U.S. flag

An official website of the United States government, Department of Justice.

A Synthesis of the 2021 NIJ Forecasting Challenge Winning Reports

NCJ Number
309826
Date Published
January 2025
Length
22 pages
Abstract

In 2021, the National Institute of Justice (NIJ) hosted the Recidivism Forecasting Challenge (the Challenge), which evaluated team forecasts of the probability of individuals on parole recidivating during a specified time interval. NIJ anticipated that the Challenge would inspire teams to apply innovative data science techniques to forecast the probability individuals recidivate and inherently further our general knowledge of what variables are important in forecasting recidivism. Submissions were evaluated based on two different statistics: a Brier score and a fairness score.

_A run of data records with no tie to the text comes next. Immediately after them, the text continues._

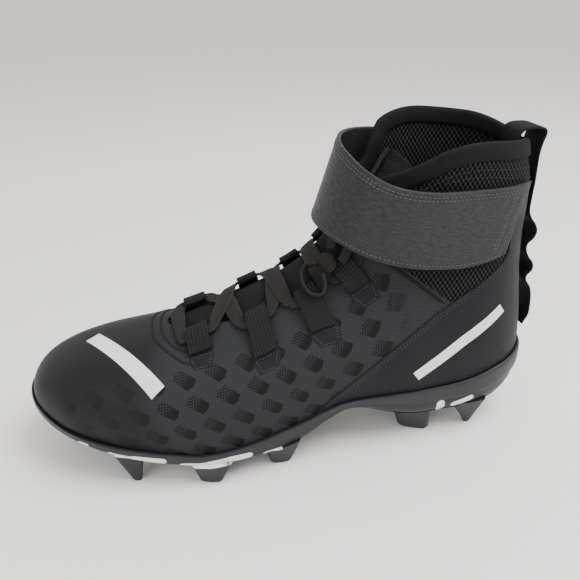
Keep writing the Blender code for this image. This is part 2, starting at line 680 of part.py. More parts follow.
def build_tongue():
    """A padded tongue under the throat, from below the vamp to the ankle, its top leaning back."""
    rows, cols = 17, 11
    outer, inner = [], []
    for i in range(rows):
        u = i / (rows - 1)
        line, back = [], []
        for j in range(cols):
            f = 1 - 2 * j / (cols - 1)
            top = TONGUE_PLACES[1] - TONGUE_ARCH * f * f
            p = TONGUE_PLACES[0] + (top - TONGUE_PLACES[0]) * u
            c = f * (throat_edge(p) + TONGUE_LAP * min(1.0, 0.55 + 2.5 * u))
            lean = max((p - TONGUE_LEAN_FROM) / (TONGUE_PLACES[1] - TONGUE_LEAN_FROM), 0.0) ** 1.5
            behind_rim = min(max((p - RIM_START + 3.5) / 3.0, 0.0), 1.0) * TONGUE_BEHIND_RIM
            lift = -(UPPER_WALL + TONGUE_GAP + behind_rim + TONGUE_LEAN * lean * (1 - 0.4 * f * f))
            line.append(skin(p, c, lift))
            back.append(skin(p, c, lift - TONGUE_WALL * (1 - 0.55 * abs(f) ** 4)))
        outer.append(line)
        inner.append(back)
    return slab("tongue", outer, inner, "tongue")


def curve_row(table, s):
    """A smooth point between the rows of a table of points; s runs from 0 to 1."""
    rows = [(float(k),) + tuple(row) for k, row in enumerate(table)]
    at = s * (len(rows) - 1)
    return [smooth(rows, at, k) for k in range(1, len(rows[0]))]


def build_strap(tree):
    """The ankle strap: a band from the outer heel, round the front, to its fastening on the inner side."""
    rows, cols = 27, 4
    sheet = []
    for i in range(rows):
        v = curve_row(STRAP, i / (rows - 1))
        low = np.array((v[0] * SHOE_LENGTH, v[1] * BALL_WIDTH, v[2] * COLLAR_HEIGHT))
        high = np.array((v[3] * SHOE_LENGTH, v[4] * BALL_WIDTH, v[5] * COLLAR_HEIGHT))
        sheet.append([outside(tree, low + (high - low) * j / (cols - 1), STRAP_CLEAR) for j in range(cols)])
    outer = lifted(sheet, STRAP_WALL)
    return slab("ankle_strap", outer, sheet, "ankle_strap")


def outside(tree, point, clear):
    """The point, moved out across the shoe where it would come nearer to the last than allowed."""
    side = 1.0 if point[1] >= 0 else -1.0
    hit = tree.ray_cast(Vector((point[0], 0.0, point[2])), Vector((0.0, side, 0.0)))[0]
    if hit is None or point[0] > STRAP_FREE_X * SHOE_LENGTH:
        return point
    return np.array((point[0], side * max(side * point[1], side * hit[1] + clear), point[2]))


def lifted(sheet, height):
    """A grid of points moved along its own normals."""
    rows, cols = len(sheet), len(sheet[0])
    out = []
    for i in range(rows):
        line = []
        for j in range(cols):
            u = sheet[min(i + 1, rows - 1)][j] - sheet[max(i - 1, 0)][j]
            v = sheet[i][min(j + 1, cols - 1)] - sheet[i][max(j - 1, 0)]
            n = np.cross(v, u)
            line.append(sheet[i][j] + n * (height / np.linalg.norm(n)))
        out.append(line)
    return out


def collar_line(count):
    """Points of the upper's top edge from the outer throat round the heel to the inner throat."""
    rise = max(count // 3, 2)
    turn = count - rise
    line = []
    for k in range(rise):
        line.append((RIM_START + (LAST_SECTION - RIM_START) * k / rise, 1.0))
    for k in range(turn):
        line.append((float(LAST_SECTION), 1.0 - k / turn))
    points = [(upper_point(p, f, 1, -UPPER_WALL / 2), upper_normal(p, f, 1)) for p, f in line]
    points.append((upper_point(LAST_SECTION, 0.0, 1, -UPPER_WALL / 2), upper_normal(LAST_SECTION, 0.0, 1)))
    points += [(upper_point(p, f, -1, -UPPER_WALL / 2), upper_normal(p, f, -1)) for p, f in reversed(line)]
    return points


def upper_normal(p, f, side):
    return last_normal(*collar_place(p, f, side))


def tube(name, centres, wide, thick, half_wide, half_thick, sides, finish):
    """A closed tube with an oval section along a line of points."""
    verts, faces = [], []
    for at, w, t in zip(centres, wide, thick):
        for k in range(sides):
            a = 2 * math.pi * (k + 0.5) / sides
            verts.append(at + w * half_wide * math.cos(a) + t * half_thick * math.sin(a))
    for i in range(len(centres) - 1):
        for k in range(sides):
            a, b = i * sides + k, i * sides + (k + 1) % sides
            faces.append((a, b, b + sides, a + sides))
    faces.append(tuple(range(sides)))
    last_ring = (len(centres) - 1) * sides
    faces.append(tuple(last_ring + k for k in range(sides)))
    return add(name, verts, faces, finish)


def build_rim():
    """The padded rim sits on the upper's top edge."""
    line = collar_line(21)
    centres, wide, thick = [], [], []
    for k, (point, normal) in enumerate(line):
        tangent = line[min(k + 1, len(line) - 1)][0] - line[max(k - 1, 0)][0]
        away = np.cross(tangent, normal)
        away /= np.linalg.norm(away)
        if away[2] < 0:
            away = -away
        centres.append(point + away * (RIM_GAP + RIM_HEIGHT / 2))
        wide.append(away)
        thick.append(normal)
    return tube("collar_rim", centres, wide, thick, RIM_HEIGHT / 2, RIM_WALL / 2, 6, "collar_rim")


def ribbon(name, centres, across, normals, width, wall, finish):
    """A flat closed strip along a line of points."""
    verts, faces = [], []
    for at, w, n in zip(centres, across, normals):
        for a, b in ((1, 1), (-1, 1), (-1, -1), (1, -1)):
            verts.append(at + w * (a * width / 2) + n * (b * wall / 2))
    for i in range(len(centres) - 1):
        for k in range(4):
            a, b = i * 4 + k, i * 4 + (k + 1) % 4
            faces.append((a, b, b + 4, a + 4))
    end = (len(centres) - 1) * 4
    faces += [(0, 1, 2, 3), (end, end + 1, end + 2, end + 3)]
    return add(name, verts, faces, finish)


def build_pull_loop():
    """Webbing up the heel seam with three folds, and the pull loop over the rim."""
    path = [np.array((x * SHOE_LENGTH, 0.0, z * COLLAR_HEIGHT)) for x, z in PULL_PATH]
    across, normals = [], []
    for k in range(len(path)):
        step = path[min(k + 1, len(path) - 1)] - path[max(k - 1, 0)]
        step /= np.linalg.norm(step)
        across.append(np.array((0.0, 1.0, 0.0)))
        normals.append(np.array((-step[2], 0.0, step[0])))
    return ribbon("heel_pull_loop", path, across, normals, PULL_WIDTH, WEB_WALL, "heel_pull_loop")


def across_place(p, side, inward):
    """The value of c that lies a distance inward of the throat's edge."""
    edge = throat_edge(p)
    rate = np.linalg.norm(last(p, edge + 0.02) - last(p, edge)) / 0.02
    return side * (edge - inward / rate)


def build_lace_loop(k, side):
    """A folded webbing loop that holds the lace at the throat's edge."""
    p = LOOP_PLACES[k]
    half = LOOP_WIDTH / 2 / per_section(p)
    sheet, back = [], []
    shift = OUTER_SHIFT if side > 0 else 0.0
    for i, (inward, lift) in enumerate(LOOP_PATH):
        before, after = LOOP_PATH[max(i - 1, 0)], LOOP_PATH[min(i + 1, len(LOOP_PATH) - 1)]
        run = math.hypot(after[0] - before[0], after[1] - before[1])
        n = ((before[1] - after[1]) / run * LOOP_WALL / 2, (after[0] - before[0]) / run * LOOP_WALL / 2)
        for grid, sign in ((sheet, 1), (back, -1)):
            c = across_place(p, side, inward - shift + sign * n[0])
            grid.append([skin(p + half * w, c, lift + sign * n[1]) for w in (-1.0, 0.0, 1.0)])
    name = f"lace_loop_{'outer' if side > 0 else 'inner'}_{k + 1}"
    return slab(name, sheet, back, "webbing")


def per_section(p):
    """Distance along the instep for one step of p."""
    return np.linalg.norm(last(p + 0.1, 0.3) - last(p - 0.1, 0.3)) / 0.2


def lace_run(name, places):
    """A flat lace over the instep through places given as (section, c, lift, width)."""
    rows = [(float(k),) + row for k, row in enumerate(places)]
    count = (len(places) - 1) * 2 + 1
    values = [[smooth(rows, i / 2, k) for k in (1, 2, 3, 4)] for i in range(count)]
    points = [skin(*v[:3]) for v in values]
    normals = [last_normal(v[0], v[1]) for v in values]
    across = []
    for i in range(count):
        step = points[min(i + 1, count - 1)] - points[max(i - 1, 0)]
        w = np.cross(normals[i], step)
        across.append(w / np.linalg.norm(w) * values[i][3])
    return ribbon(name, points, across, normals, 1.0, LACE_WALL, "lace")


def lace_places(side):
    """Places of one lace end from the middle of the first bar, through the loops in turn."""
    over = 0.0004 * side
    places = [(BAR_PLACE, 0.0, LACE_LIFT, LACE_WIDTH)]
    for k in range(len(LOOP_PLACES)):
        p = LOOP_PLACES[k]
        step = 1.0 / per_section(p)
        half = LOOP_WIDTH / 2 * step
        hold = EYE_INWARD - (OUTER_SHIFT if side > 0 else 0.0)
        eye = across_place(p, side, hold)
        turn = across_place(p, side, hold + 0.002)
        run = across_place(p, side, hold + 0.007)
        if k:
            places.append((p - half - 0.0052 * step, run, LACE_LIFT + over, LACE_WIDTH * 0.9))
        places += [
            (p - half - 0.0030 * step, turn, LACE_LIFT + 0.0007, LACE_EYE_WIDTH),
            (p - half, eye, EYE_LIFT, LACE_EYE_WIDTH),
            (p, eye, EYE_LIFT, LACE_EYE_WIDTH),
            (p + half, eye, EYE_LIFT, LACE_EYE_WIDTH),
            (p + half + 0.0030 * step, turn, LACE_LIFT + 0.0007, LACE_EYE_WIDTH),
            (p + half + 0.0052 * step, run, LACE_LIFT + over, LACE_WIDTH * 0.9),
        ]
        if k < len(LOOP_PLACES) - 1:
            places.append((0.5 * (p + LOOP_PLACES[k + 1]), LACE_CROSS, LACE_LIFT + over, LACE_WIDTH))
            side = -side
    places.append((LACE_TOP, LACE_CROSS, LACE_LIFT + over, LACE_WIDTH))
    return places


def build_lace():
    """The lace's bar and crossings, joined in one solid."""
    lace = lace_run("lace", lace_places(1))
    other = lace_run("lace_other", lace_places(-1))
    join = lace.modifiers.new("join", "BOOLEAN")
    join.operation = "UNION"
    join.solver = "EXACT"
    join.object = other
    with bpy.context.temp_override(object=lace, active_object=lace, selected_objects=[lace]):
        bpy.ops.object.modifier_apply(modifier=join.name)
    bpy.data.objects.remove(other)
    return lace


def cord(name, rows):
    """A cord through places given as (section, c, lift)."""
    count = (len(rows) - 1) * 2 + 1
    curve = bpy.data.curves.new(name, "CURVE")
    curve.dimensions = "3D"
    line = curve.splines.new("POLY")
    line.points.add(count - 1)
    for i in range(count):
        x, y, z = skin(*curve_row(rows, i / (count - 1)))
        line.points[i].co = (x - ORIGIN[0], y - ORIGIN[1], z, 1.0)
    curve.bevel_depth = CORD_RADIUS
    curve.bevel_resolution = 1
    curve.use_fill_caps = True
    obj = bpy.data.objects.new(name, curve)
    bpy.context.scene.collection.objects.link(obj)
    curve.materials.append(material("lace"))
    return obj


def build_knot():
    """The knot of the bow, a small rounded block over the last crossing."""
    at = skin(KNOT_PLACE, KNOT_ACROSS, LACE_LIFT + KNOT_RISE)
    tangent = last(KNOT_PLACE, KNOT_ACROSS + 0.05) - last(KNOT_PLACE, KNOT_ACROSS - 0.05)
    tangent /= np.linalg.norm(tangent)
    normal = last_normal(KNOT_PLACE, KNOT_ACROSS)
    along_foot = np.cross(tangent, normal)
    rings, sides = 6, 10
    verts = []
    for i in range(1, rings):
        for k in range(sides):
            a, b = math.pi * i / rings, 2 * math.pi * k / sides
            verts.append(at + along_foot * (KNOT_SIZE[0] / 2 * math.sin(a) * math.cos(b))
                         + tangent * (KNOT_SIZE[1] / 2 * math.sin(a) * math.sin(b))
                         + normal * (KNOT_SIZE[2] / 2 * math.cos(a)))
    verts += [at + normal * (KNOT_SIZE[2] / 2), at - normal * (KNOT_SIZE[2] / 2)]
    faces = []
    for i in range(rings - 2):
        for k in range(sides):
            a, b = i * sides + k, i * sides + (k + 1) % sides
            faces.append((a, b, b + sides, a + sides))
    top, low = (rings - 1) * sides, (rings - 1) * sides + 1
    for k in range(sides):
        faces.append((top, k, (k + 1) % sides))
        faces.append((low, (rings - 2) * sides + k, (rings - 2) * sides + (k + 1) % sides))
    return add("lace_knot", verts, faces, "lace")


def main():
    for obj in list(bpy.data.objects):
        bpy.data.objects.remove(obj)
    tree = last_tree(130, 81)
    build_outsole(tree)
    build_insole()
    build_upper()
    build_tongue()
    build_strap(tree)
    build_rim()
    build_pull_loop()
    for k in range(len(LOOP_PLACES)):
        for side in (1, -1):
            build_lace_loop(k, side)
    build_lace()
    build_knot()
    for name, rows in LACE_CORDS.items():
        cord(name, rows)


main()
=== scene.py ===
import math

import bmesh
import bpy
import numpy as np
from mathutils import Matrix, Vector
from mathutils.bvhtree import BVHTree


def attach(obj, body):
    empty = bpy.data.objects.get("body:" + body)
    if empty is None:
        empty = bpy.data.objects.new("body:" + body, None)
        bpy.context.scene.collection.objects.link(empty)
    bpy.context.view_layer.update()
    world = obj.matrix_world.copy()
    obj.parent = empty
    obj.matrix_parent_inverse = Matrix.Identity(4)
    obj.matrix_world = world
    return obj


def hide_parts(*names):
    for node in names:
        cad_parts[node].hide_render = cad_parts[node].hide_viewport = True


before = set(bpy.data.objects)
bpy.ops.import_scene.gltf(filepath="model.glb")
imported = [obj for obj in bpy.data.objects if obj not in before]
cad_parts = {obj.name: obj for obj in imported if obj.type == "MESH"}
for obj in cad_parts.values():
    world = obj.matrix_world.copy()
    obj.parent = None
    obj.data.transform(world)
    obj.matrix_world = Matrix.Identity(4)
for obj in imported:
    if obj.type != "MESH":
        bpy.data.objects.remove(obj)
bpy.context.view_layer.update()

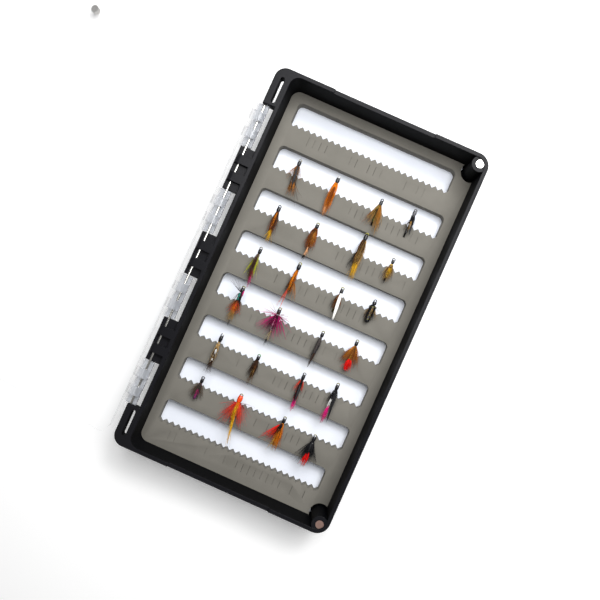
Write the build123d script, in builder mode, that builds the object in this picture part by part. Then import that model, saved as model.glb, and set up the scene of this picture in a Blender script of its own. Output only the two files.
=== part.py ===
from build123d import *
import os
from typing import NamedTuple

# Slim fly box, lying open: tray, slotted foam insert, hinged clear lid and the flies it holds.
# Origin: centre of the tray's underside. +X from the hinge to the magnets, +Y along the hinge,
# +Z up out of the open side. All sizes in millimetres.

# Tray
TRAY_LENGTH = 178.0
TRAY_WIDTH = 95.0
TRAY_HEIGHT = 23.5
TRAY_WALL = 1.8
TRAY_FLOOR = 2.0
CORNER_RADIUS = 6.0
BASE_FILLET = 1.5
RIM_CHAMFER = 0.3

# Finger recess in the rim of both short sides, centred on the tray and its hinge together
RECESS_LENGTH = 47.5
RECESS_CENTRE_X = -2.8
RECESS_DROP = 1.2

# Hinge: seven groups of knuckles on one wire, the lid's at both ends
PIN_X = -52.1
PIN_Z = 21.2
PIN_RADIUS = 0.6
PIN_END_Y = 73.8
BARREL_RADIUS = 2.3
LID_BORE_RADIUS = 0.66
GROUP_COUNT = 7
GROUP_LENGTH = 20.3
GROUP_GAP = 0.3
HALVES_PER_GROUP = 5
HALF_OVERLAP = 0.35
ARM_CLEARANCE = 0.8

# Ears that close the hinge line, each with a lanyard slot
EAR_OUTER_X = -53.1
EAR_INNER_X = -41.5
EAR_START_Y = 71.0
EAR_CORNER_RADIUS = 5.0
SLOT_WIDTH = 1.85
SLOT_LENGTH = 11.9
SLOT_X = -49.2
SLOT_Y = 78.45

# Magnets and their corner bosses
BOSS_X = 43.4
BOSS_Y = 84.8
BOSS_RADIUS = 3.6
BOSS_DROP = 0.5
MAGNET_RADIUS = 1.8
MAGNET_HEIGHT = 2.0

# Lid, built closed and then turned open until its far edge lies on the table
LID_GAP = 0.2
LID_HEIGHT = 4.5
LID_WALL = 1.5
LID_TOP = 1.5
LID_FILLET = 1.2
LID_OPEN_DEG = 188.3

# Backing sheet and foam insert
INSERT_LENGTH = 174.0
INSERT_WIDTH = 91.0
INSERT_CORNER_RADIUS = 4.0
BOSS_CLEARANCE = 0.4
BACKING_THICKNESS = 1.0
FOAM_THICKNESS = 5.0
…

The Brier score evaluates the forecasts’ accuracy, in mathematical terms, by averaging the forecasts’ squared errors. In less technical terms, it is the average difference between the forecasted probability and the actual outcome. A Brier score, therefore, falls between 0 and 1, where the lower the error (and therefore the Brier score), the more accurate the forecast. Three individual Brier scores were computed: for males in the dataset, females in the dataset, and the average of these two scores. The second statistic looked at the racial fairness of the forecasts and was called the Fairness score. This metric incorporated the difference in false positive rates (forecasted to recidivate but did not recidivate) between Black and white individuals on parole. The difference in false positive rates was used as a penalty that was applied to the Brier score. This was computed for males in the dataset and females in the dataset; no average was calculated. To add to the overall body of knowledge of risk assessment creation, NIJ required the winning teams to submit a short paper describing (1) what type of model/algorithm(s) was used, (2) what variables mattered in their model (when possible), (3) additional variables created or added to their model that NIJ did not provide, (4) if/how models/variables differed between genders, and (5) if/how they accounted for any potential racial bias in their forecasting model, and other key findings. This paper aims to add to the knowledge of risk assessment creation by synthesizing the 25 winning, nonstudent papers.